> **EXERCISE DIRECTIONS**
Quote exactly, and only, the lines of the material below from the line with "frame_plate();" through the line with "obj.parent = empty".
--- Start GIVEN INFORMATION ---
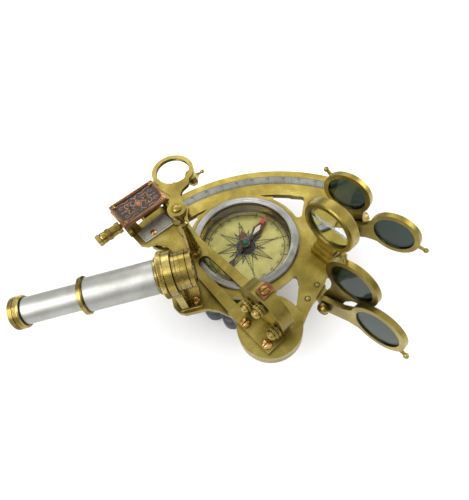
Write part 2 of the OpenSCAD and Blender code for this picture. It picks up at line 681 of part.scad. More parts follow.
// Places children on the mirror's axis: Z crosses the arm, Y is up the part
module on_mirror() on_arm() translate([-0.6, cup_a, cup_z]) rotate([90, 0, 90]) children();

module cup_cut(h) intersection() {
    children();
    translate([-30, cup_floor - cup_z, -1]) cube([60, 60, h + 2]);
}

module mirror_holder() color(brass) {
    on_mirror() {
        difference() {
            cup_cut(cup_t) cylinder(r = cup_r, h = cup_t);
            translate([0, 0, 2]) cylinder(r = cup_r - 1.6, h = cup_t);
        }
    }
    on_arm() difference() {
        translate([-13.3, -12.6, arm_top]) cube([13.7, 36.4, cup_floor - arm_top]);
        for (y = holder_screws_y) translate([-10, y, arm_top - 1]) cylinder(r = 1.3, h = 4);
    }
    on_arm() for (y = holder_screws_y) translate([-4.3, y + 4.5, cup_floor]) cube([3.4, 4, 3]);
}

module index_mirror() color([0.85, 0.88, 0.88]) on_mirror() translate([0, 0, 3.6])
    cup_cut(3) cylinder(r = cup_r - 1.65, h = 2.6);

module mirror_clip() color(copper) on_arm() translate([0, cup_a + 1, cup_z + cup_r]) {
    translate([1, -3.6, 0.05]) cube([9, 7.2, 1.2]);
    translate([8.6, -3.6, -4.5]) cube([1.4, 7.2, 5]);
}

module mirror_screws() color([0.82, 0.60, 0.30]) {
    on_arm() {
        for (y = holder_screws_y) translate([-10, y, cup_floor]) slot_screw(3.1, 2.6, 1.25, 1.9);
        translate([5, cup_a + 1, cup_z + cup_r + 1.25]) slot_screw(2.8, 1.6, 1, 0);
    }
}

module mirror_adjuster(a, z) color(brass)
    on_arm() translate([-0.65, a, z]) rotate([0, -90, 0])
        turned([[0, 0], [3, 0], [3, 0.5], [3.9, 0.8], [3.9, 2.1], [3.4, 2.4], [3.9, 2.7], [3.9, 4], [3.2, 4.4],
            [3.4, 5], [3.2, 6], [2.4, 7], [1.2, 7.6], [0, 7.8]]);

module mirror_adjuster_top() mirror_adjuster(3.4, 29.5);
module mirror_adjuster_near() mirror_adjuster(-8, 17);
module mirror_adjuster_far() mirror_adjuster(14.5, 18);

frame_plate();
scale_arc();
compass_bowl();
compass_bezel();
compass_dial();
compass_glass();
compass_pivot();
compass_back_plate();
feet();
collar_bracket();
flange_ring();
main_tube();
tube_end_ring();
objective_cell();
objective_lens();
draw_tube();
eyepiece_ring();
eyepiece_lens();
horizon_base();
horizon_ring();
horizon_glass();
horizon_mirror();
upper_shade_bracket();
lower_shade_bracket();
shade_pivot_pins();
frame_screws();
handle_grip();
handle_posts();
handle_plate();
pivot_cap();
pivot_pin();
index_arm();
vernier_plate();
arm_tab();
arm_screws();
micrometer_yoke();
plate_bridge();
name_plate();
magnifier_post();
mirror_holder();
index_mirror();
mirror_clip();
mirror_screws();
mirror_adjuster_top();
mirror_adjuster_near();
mirror_adjuster_far();
tangent_screw();
clamp_block();
clamp_screw();
magnifier_frame();
magnifier_lens();
compass_needle();
shade_frame_1();
shade_glass_1();
shade_frame_2();
shade_glass_2();
shade_frame_3();
shade_glass_3();
shade_frame_4();
shade_glass_4();
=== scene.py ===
"""Nautical sextant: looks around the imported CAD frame. Everything is in metres, in the part's own frame."""
import math

import bmesh
import bpy
from mathutils import Matrix, Vector


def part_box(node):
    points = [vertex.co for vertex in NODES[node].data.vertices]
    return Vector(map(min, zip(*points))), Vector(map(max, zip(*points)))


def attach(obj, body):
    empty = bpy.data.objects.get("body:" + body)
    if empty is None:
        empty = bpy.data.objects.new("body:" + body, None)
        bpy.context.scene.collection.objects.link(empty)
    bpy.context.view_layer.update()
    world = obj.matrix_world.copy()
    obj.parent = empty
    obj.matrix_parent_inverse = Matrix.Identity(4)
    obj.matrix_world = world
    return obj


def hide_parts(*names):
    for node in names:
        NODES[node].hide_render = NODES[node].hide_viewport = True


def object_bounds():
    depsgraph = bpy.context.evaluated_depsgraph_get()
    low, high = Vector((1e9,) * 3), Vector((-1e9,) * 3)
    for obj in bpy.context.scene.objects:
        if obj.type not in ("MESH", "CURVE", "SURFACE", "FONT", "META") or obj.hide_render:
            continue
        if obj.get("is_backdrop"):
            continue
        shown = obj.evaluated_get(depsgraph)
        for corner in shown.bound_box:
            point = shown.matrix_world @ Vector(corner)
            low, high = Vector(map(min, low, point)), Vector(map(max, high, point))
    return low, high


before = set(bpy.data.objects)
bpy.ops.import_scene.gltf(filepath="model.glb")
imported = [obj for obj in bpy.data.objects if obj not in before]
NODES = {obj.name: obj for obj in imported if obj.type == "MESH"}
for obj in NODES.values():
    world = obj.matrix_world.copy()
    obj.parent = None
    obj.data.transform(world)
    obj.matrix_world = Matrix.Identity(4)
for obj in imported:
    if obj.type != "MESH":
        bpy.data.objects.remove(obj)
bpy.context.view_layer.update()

MM = 0.001

# Places and heights are in millimetres, counted from the index pivot on the frame's face
PIVOT = Vector((18.5, -53.1, 52.0))
ARM_ANGLE = math.radians(28.9)
MICRO_AT = 138
MICRO_LEAN = -2.8
CLAMP_AT = 141.2
COMPASS_Y = 67.7
NEEDLE_Z = -5.9
NEEDLE_ANGLE = -47.5
SIGHT_Y = 37.1
SIGHT_Z = 34
EYEPIECE_X = -143.7
GRIP_AT = (-21.9, 43.6)
GRIP_ANGLE = 137.5
GRIP_FRONT = -35
GRIP_BACK = -51
GRIP_PLATE_BACK = -52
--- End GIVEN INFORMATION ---
> **EXPECTED ANSWER**
frame_plate();
scale_arc();
compass_bowl();
compass_bezel();
compass_dial();
compass_glass();
compass_pivot();
compass_back_plate();
feet();
collar_bracket();
flange_ring();
main_tube();
tube_end_ring();
objective_cell();
objective_lens();
draw_tube();
eyepiece_ring();
eyepiece_lens();
horizon_base();
horizon_ring();
horizon_glass();
horizon_mirror();
upper_shade_bracket();
lower_shade_bracket();
shade_pivot_pins();
frame_screws();
handle_grip();
handle_posts();
handle_plate();
pivot_cap();
pivot_pin();
index_arm();
vernier_plate();
arm_tab();
arm_screws();
micrometer_yoke();
plate_bridge();
name_plate();
magnifier_post();
mirror_holder();
index_mirror();
mirror_clip();
mirror_screws();
mirror_adjuster_top();
mirror_adjuster_near();
mirror_adjuster_far();
tangent_screw();
clamp_block();
clamp_screw();
magnifier_frame();
magnifier_lens();
compass_needle();
shade_frame_1();
shade_glass_1();
shade_frame_2();
shade_glass_2();
shade_frame_3();
shade_glass_3();
shade_frame_4();
shade_glass_4();
=== scene.py ===
"""Nautical sextant: looks around the imported CAD frame. Everything is in metres, in the part's own frame."""
import math

import bmesh
import bpy
from mathutils import Matrix, Vector


def part_box(node):
    points = [vertex.co for vertex in NODES[node].data.vertices]
    return Vector(map(min, zip(*points))), Vector(map(max, zip(*points)))


def attach(obj, body):
    empty = bpy.data.objects.get("body:" + body)
    if empty is None:
        empty = bpy.data.objects.new("body:" + body, None)
        bpy.context.scene.collection.objects.link(empty)
    bpy.context.view_layer.update()
    world = obj.matrix_world.copy()
    obj.parent = empty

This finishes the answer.